You can’t understand China’s current "National Humiliation" narrative without this war. The CCP bases much of its modern legitimacy on the claim that they were the primary resistance against Japan (though historians often point out the KMT did the heaviest lifting in terms of conventional losses).
The psychological scars are deep.
Every year, there are still diplomatic spats over Japanese textbooks or visits to the Yasukuni Shrine. The war ended in 1945, but for many in East Asia, the wounds are still surprisingly fresh. It’s not just history; it’s the bedrock of modern national identity.
Common Misconceptions
- "Japan easily conquered China." Nope. By 1939, the war was a stalemate. Japan held the cities; China held the countryside. Japan was "winning," but they couldn't win.

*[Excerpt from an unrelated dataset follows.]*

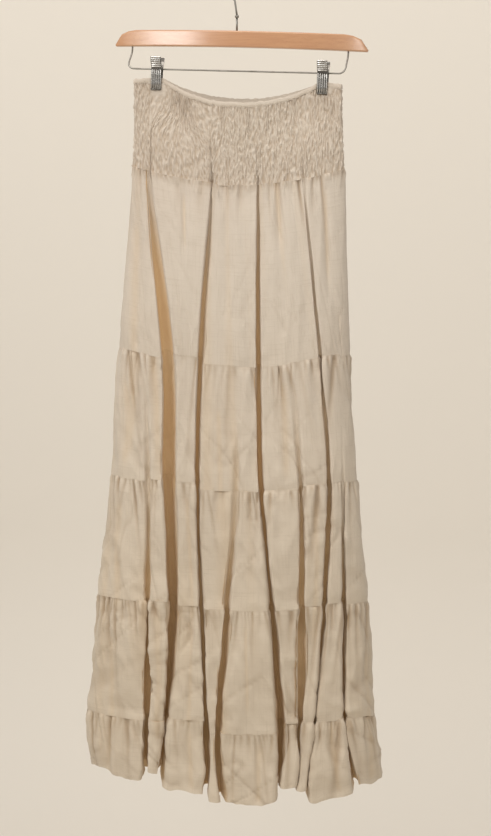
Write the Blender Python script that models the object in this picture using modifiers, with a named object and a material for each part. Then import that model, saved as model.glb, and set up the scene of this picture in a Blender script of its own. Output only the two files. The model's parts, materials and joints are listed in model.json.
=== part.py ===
"""A tiered gypsy skirt with a smocked waist, hung by two metal clips from a wooden hanger.

Metres, +Z up. The origin is the inside top of the hanger's hook, where a rail carries it.
X runs along the hanger, and the skirt's front faces -Y.

The cloth is one tube, cut at its seams into a waist edge, a smocked yoke and five tiers.
Every horizontal section of the tube has nine lobes in front and nine behind, with a
valley between each two. A level is a height on the cloth, counted down its seams: 0 is the
waist's top edge, 1 the foot of the smocking, 2 to 5 the gathered seams and 6 the hem.
"""

import math
from collections import namedtuple

import bmesh
import bpy
import numpy as np
from mathutils import Matrix

MM = 0.001
SEAM_GAP = 0.3 * MM

# The picture looks at the hanger from this far round to its right. Places across the cloth
# were read in the picture, so they are turned back by it.
VIEW_TURN = math.radians(12)

# Hanger
HOOK_WIRE = 2.8 * MM
HOOK_INSIDE_RADIUS = 19 * MM
COLLAR_DROP = 71 * MM
# The neck's bends, as (x, height over the collar) in millimetres.
HOOK_NECK = [(0, 0), (-1.2, 9), (-3, 21), (-6, 26.5), (-11, 32), (-14.8, 36.5)]
COLLAR_HEIGHT = 3 * MM
COLLAR_WIDTH = 6 * MM
BAR_TOP = -93 * MM
BAR_HEIGHT = 24 * MM
BAR_LENGTH = 380 * MM
BAR_THICKNESS = 13 * MM
BAR_SWEEP = 30 * MM
BAR_END_ROUND = 36 * MM
RAIL_WIRE = 2.6 * MM
RAIL_HALF_SPAN = 162 * MM
RAIL_DROP = 34 * MM
RAIL_BEND = 9 * MM
RAIL_TOP_BEND = 31 * MM
RAIL_Z = BAR_TOP - BAR_HEIGHT - RAIL_DROP
# The bar, the rail and the clips lean down to the right, about the stem's foot.
HANGER_LEAN = math.radians(2.4)

# Clips
LEFT_CLIP_X = -117.5 * MM
RIGHT_CLIP_X = 130 * MM
CLIP_WIDTH = 15.5 * MM
CLIP_TOP = RAIL_Z + 17 * MM
CLIP_BOTTOM = RAIL_Z - 30.5 * MM
JAW_SHEET = 1.4 * MM
SPRING_LENGTH = 12 * MM
SPRING_RADIUS = 3.6 * MM

# Cloth
WALL = 1.6 * MM
WALL_SIDES = (WALL / 2, -WALL / 2)
PINCH = 1.3 * MM
PINCH_HALF_WIDTH = 13 * MM
PINCH_FOOT = 0.15
PINCH_OPENING = 1.6
BACK_RISE = 5 * MM
CORNER_DROP = 3 * MM
EDGE_HEIGHT = 7 * MM
WAIST_Z = RAIL_Z - 13 * MM
SMOCK_RELIEF = 2.2 * MM
SMOCK_ROWS = 12
GATHER_DEPTH = 3 * MM
GATHER_DROP = 14 * MM
POINTS_A_GATHER = 3
WAIST_BULGE = 12 * MM
FOLD_HASTE = 1.8
SAG_CURVE = 2.2
CLIP_CLEAR = 12 * MM
CLIP_CLEAR_FADE = 6 * MM
# A valley's floor is this share of its open width wide, and a little more.
FLOOR_SHARE = 0.35
FLOOR_ROOM = 1.1 * MM
# Folds with more than this share of the full depth have full round lobes between them.
FULL_LOBE_SHARE = 0.4
# A valley leans to the left as it goes in, so its floor lies behind the panel beside it.
VALLEY_LEAN = 0.22
# Where the middle of the front cloth stands, as a share of the ridges' depth.
FRONT_DEPTH_SHARE = 0.75
OUTER_BULGE_SHARE = 0.3

# How deep the ridges reach in front and behind, how near the valleys come to the middle, how
# far the sides reach, how much lower the cloth's middle hangs than its sides, how fast a level
# falls towards the right, and how much higher the floor of a full valley hangs.
Level = namedtuple("Level", "name side_z dip ridge core left right lean floor_lift")
LEVELS = [
    Level("waist", WAIST_Z, 33 * MM, 14 * MM, 10 * MM, 154 * MM, 155 * MM, 0.042, 0),
    Level("smocking foot", -290 * MM, 25 * MM, 16 * MM, 9 * MM, 157 * MM, 159 * MM, 0.028, 0),
    Level("seam 1", -560 * MM, 21 * MM, 38 * MM, 10 * MM, 179 * MM, 168 * MM, 0.012, 8 * MM),
    Level("seam 2", -746 * MM, 14 * MM, 52 * MM, 12 * MM, 193 * MM, 179 * MM, 0.004, 8 * MM),
    Level("seam 3", -925 * MM, 8 * MM, 62 * MM, 14 * MM, 214 * MM, 195 * MM, -0.006, 8 * MM),
    Level("seam 4", -1097 * MM, 10 * MM, 70 * MM, 15 * MM, 230 * MM, 206 * MM, -0.010, 10 * MM),
    Level("hem", -1183 * MM, 20 * MM, 76 * MM, 16 * MM, 223 * MM, 219 * MM, -0.008, 18 * MM),
]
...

- "The US won the war in Asia alone." The US Navy definitely broke Japan, but China tied down over a million Japanese soldiers who otherwise would have been fighting Americans in the Pacific.
- "It was a minor theater." China lost an estimated 14 to 20 million people. That's a scale of human suffering second only to the Soviet Union in WWII.
Actionable Insights for History Buffs and Travelers
If you’re trying to wrap your head around this massive topic, don’t just read one book. You need to see the different perspectives.
1. Visit the Sites (If You Can)
If you find yourself in China, the Museum of the War of Chinese People's Resistance Against Japanese Aggression in Beijing is intense but essential. In Nanjing, the Memorial Hall of the Victims in Nanjing Massacre by Japanese Invaders is a heavy, somber experience that everyone should see once to understand the gravity of the Second Sino-Japanese War.
2. Read the "Big" Books
Skip the dry textbooks. Start with Forgotten Ally: China’s World War II, 1937-1945 by Rana Mitter. It’s the definitive modern account. If you want the American perspective, Stilwell and the American Experience in China by Barbara Tuchman is a classic for a reason.
3. Fact-Check the "United Front"
When you see modern documentaries, look closely at how they portray the KMT vs. the CCP. There is often a lot of political leaning there. Always cross-reference the casualty rates of KMT generals versus CCP leaders to get a clearer picture of who was fighting the major front-line battles.
4. Follow the Money (and Oil)
Look into the 1941 US oil embargo. Most people think it was just about Japan being aggressive in general, but it was specifically their refusal to leave China that triggered the economic freeze-out, which eventually led Japan to strike Pearl Harbor out of desperation.
The Second Sino-Japanese War didn't just end with a treaty. It ended with a collapsed empire, a looming civil war, and the birth of a superpower. It's the story of how the 20th century was actually made.